* **WRITTEN TASK**:
Collect each line containing "with".
--- Begin INFORMATION PROVIDED ---
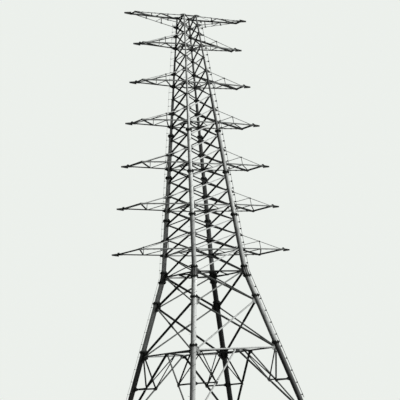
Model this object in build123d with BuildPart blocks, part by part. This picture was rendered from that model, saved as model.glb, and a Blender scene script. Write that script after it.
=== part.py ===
from build123d import *
import math
import os

# Lattice transmission pylon as a 1:2 scale model: every size is half that of the real tower, in mm.
# X runs along the cross-arms, Y across them, Z up. The base plates stand on z = 0.

# Body outline: the corner lines lean in at one slope below the waist and at another above it
waist_height = 10200.0
waist_half = 2000.0
upper_slope = 0.0852
lower_slope = 0.2495

# Levels where the four faces have their nodes
top_level = 28110.0
crown_level = 27430.0
arm_levels_high = [26840.0, 24200.0, 21460.0, 18640.0, 15740.0, 12750.0]
arm_levels_low = [25980.0, 23320.0, 20520.0, 17600.0, 14750.0, 11700.0]
body_levels = [25140.0, 22440.0, 19590.0, 16700.0, 13760.0]
waist_mid_level = 8180.0
belt_level = 4960.0
strut_level = 2800.0
main_foot_level = 560.0

# Leg tubes: distance across the flats of each length, from the base up, and where the lengths join
leg_across = [360.0, 320.0, 300.0, 260.0, 190.0, 140.0, 110.0]
leg_top_rise = 60.0
flange_rise = 320.0
flange_overhang = 85.0
flange_thick = 56.0
flange_sides = 8

# Base plates with their stiffeners and anchor holes
base_across = 900.0
base_thick = 45.0
anchor_circle = 720.0
anchor_hole = 22.0
anchor_count = 4
stiffener_height = 330.0
stiffener_thick = 24.0
stiffener_inset = 25.0

# Lattice bars: width seen on the face and thickness through it
brace_width = 66.0
brace_thick = 60.0
upper_brace_width = 48.0
ring_width = 84.0
belt_width = 110.0
belt_thick = 100.0
main_width = 130.0
main_thick = 110.0
hanger_width = 84.0
hanger_thick = 76.0
diamond_width = 60.0
hip_size = 76.0
gusset_reach = 280.0
gusset_height = 460.0
gusset_thick = 24.0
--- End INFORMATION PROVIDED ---
* **RESPONSE FOR THIS EXERCISE**:
Model this object in build123d with BuildPart blocks, part by part. This picture was rendered from that model, saved as model.glb, and a Blender scene script. Write that script after it.
# Base plates with their stiffeners and anchor holes